> **SOURCE DATA**
------------------------

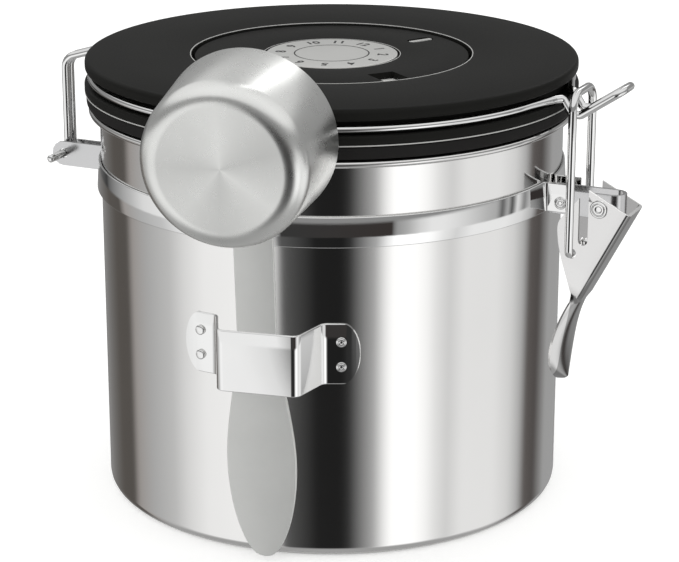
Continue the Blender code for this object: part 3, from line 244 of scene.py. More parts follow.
scoopLook = {
    "base": (0.92, 0.925, 0.905), "worn": (0.80, 0.805, 0.785),
    "roughness": 0.28, "handleRoughness": 0.60,
    "ringScale": 3400.0, "ringDetail": 2.0, "ringStrength": 0.11, "ringDepth": 0.00003,
    "cloudScale": 70, "cloudDetail": 5.0, "cloudShare": 0.75,
    "mottleScale": 420, "mottleDetail": 3.0, "mottleRoughness": 0.06,
    # painted highlight: a fan of lighter and darker rays on the cup's bottom, standing in for the glint
    # of its turned lines; bearing round its middle, tone
    "painted_highlight_fan": [(-180, 0.35), (-155, 0.60), (-130, 0.75), (-110, 0.45), (-92, 0.30), (-70, 0.50),
            (-35, 1.0), (-5, 0.55), (20, 0.20), (50, 0.50), (78, 0.80), (92, 1.0), (112, 0.85),
            (150, 0.60), (180, 0.35)],
    "paintedHighlightShare": 0.30, "fanFrom": 23.2, "fanTo": 24.9,
}


def scoopFinish(name, roughness):
    # satin steel with turning lines round the cup's own axis, and a painted highlight fan on the cup's
    # bottom
    look = scoopLook
    material, tree = startMaterial(name)
    upright = scoopPlace().inverted()
    move = (upright.translation - Vector((0, 0, stance["cupCentre"]))) * metresPerMm
    flat = objectPlace(tree, (1, 1, 1), upright.to_euler(), move)
    x, y, z = splitAxes(tree, flat)
    painted_highlight_fan = bearingRamp(tree, bearingOf(z, x * -1.0), look["painted_highlight_fan"])
    depth = [(stance["plane"] + look[key]) * metresPerMm for key in ("fanFrom", "fanTo")]
    bottom = easeBetween(tree, y, *depth)
    scaled = reachFrom(tree, flat, (1, 0, 1)) * look["ringScale"]
    rings = addNode(tree, "TexNoise", {"noise_dimensions": "1D"},
                    {"W": scaled, "Scale": 1.0, "Detail": look["ringDetail"]})
    cloud = noise(tree, objectPlace(tree, (look["cloudScale"],) * 3), look["cloudDetail"])
    mottle = noise(tree, objectPlace(tree, (look["mottleScale"],) * 3), look["mottleDetail"])
    worn = cloud * look["cloudShare"] + mottle * (1 - look["cloudShare"])
    satin = blendTones(tree, worn, look["worn"], look["base"])
    # painted highlight: the fan darkens the cup's bottom between its bright rays
    painted_highlight_tone = 1.0 - bottom * (1.0 - painted_highlight_fan) * look["paintedHighlightShare"]
    satin_with_painted_highlight = addNode(tree, "VectorMath", {"operation": "SCALE"}, {0: satin, 3: painted_highlight_tone})
    shader = addNode(tree, "BsdfPrincipled", None, {
        "Base Color": satin_with_painted_highlight,
        "Metallic": 1.0,
        "Roughness": mottle * look["mottleRoughness"] + (roughness - look["mottleRoughness"] / 2),
        "Normal": bumpFrom(tree, rings, look["ringStrength"], look["ringDepth"]),
    })
    return closeMaterial(material, shader)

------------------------

Copy out all of the data exactly, leaving nothing out.

> **EXERCISE OUTPUT**
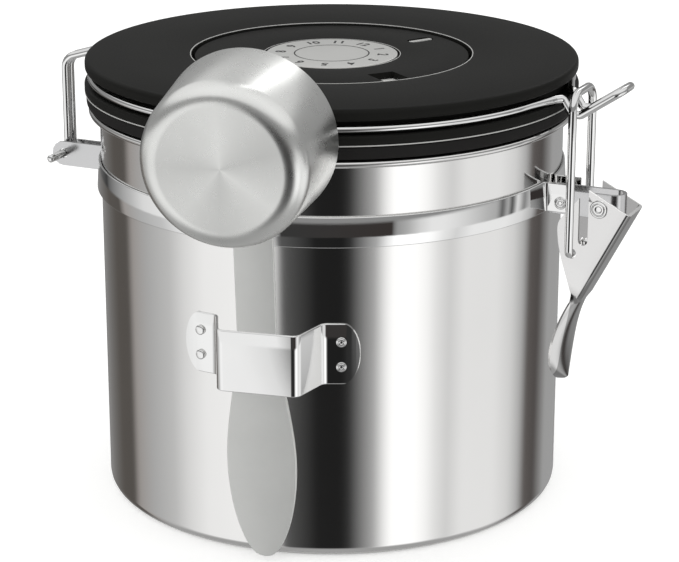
Continue the Blender code for this object: part 3, from line 244 of scene.py. More parts follow.
scoopLook = {
    "base": (0.92, 0.925, 0.905), "worn": (0.80, 0.805, 0.785),
    "roughness": 0.28, "handleRoughness": 0.60,
    "ringScale": 3400.0, "ringDetail": 2.0, "ringStrength": 0.11, "ringDepth": 0.00003,
    "cloudScale": 70, "cloudDetail": 5.0, "cloudShare": 0.75,
    "mottleScale": 420, "mottleDetail": 3.0, "mottleRoughness": 0.06,
    # painted highlight: a fan of lighter and darker rays on the cup's bottom, standing in for the glint
    # of its turned lines; bearing round its middle, tone
    "painted_highlight_fan": [(-180, 0.35), (-155, 0.60), (-130, 0.75), (-110, 0.45), (-92, 0.30), (-70, 0.50),
            (-35, 1.0), (-5, 0.55), (20, 0.20), (50, 0.50), (78, 0.80), (92, 1.0), (112, 0.85),
            (150, 0.60), (180, 0.35)],
    "paintedHighlightShare": 0.30, "fanFrom": 23.2, "fanTo": 24.9,
}


def scoopFinish(name, roughness):
    # satin steel with turning lines round the cup's own axis, and a painted highlight fan on the cup's
    # bottom
    look = scoopLook
    material, tree = startMaterial(name)
    upright = scoopPlace().inverted()
    move = (upright.translation - Vector((0, 0, stance["cupCentre"]))) * metresPerMm
    flat = objectPlace(tree, (1, 1, 1), upright.to_euler(), move)
    x, y, z = splitAxes(tree, flat)
    painted_highlight_fan = bearingRamp(tree, bearingOf(z, x * -1.0), look["painted_highlight_fan"])
    depth = [(stance["plane"] + look[key]) * metresPerMm for key in ("fanFrom", "fanTo")]
    bottom = easeBetween(tree, y, *depth)
    scaled = reachFrom(tree, flat, (1, 0, 1)) * look["ringScale"]
    rings = addNode(tree, "TexNoise", {"noise_dimensions": "1D"},
                    {"W": scaled, "Scale": 1.0, "Detail": look["ringDetail"]})
    cloud = noise(tree, objectPlace(tree, (look["cloudScale"],) * 3), look["cloudDetail"])
    mottle = noise(tree, objectPlace(tree, (look["mottleScale"],) * 3), look["mottleDetail"])
    worn = cloud * look["cloudShare"] + mottle * (1 - look["cloudShare"])
    satin = blendTones(tree, worn, look["worn"], look["base"])
    # painted highlight: the fan darkens the cup's bottom between its bright rays
    painted_highlight_tone = 1.0 - bottom * (1.0 - painted_highlight_fan) * look["paintedHighlightShare"]
    satin_with_painted_highlight = addNode(tree, "VectorMath", {"operation": "SCALE"}, {0: satin, 3: painted_highlight_tone})
    shader = addNode(tree, "BsdfPrincipled", None, {
        "Base Color": satin_with_painted_highlight,
        "Metallic": 1.0,
        "Roughness": mottle * look["mottleRoughness"] + (roughness - look["mottleRoughness"] / 2),
        "Normal": bumpFrom(tree, rings, look["ringStrength"], look["ringDepth"]),
    })
    return closeMaterial(material, shader)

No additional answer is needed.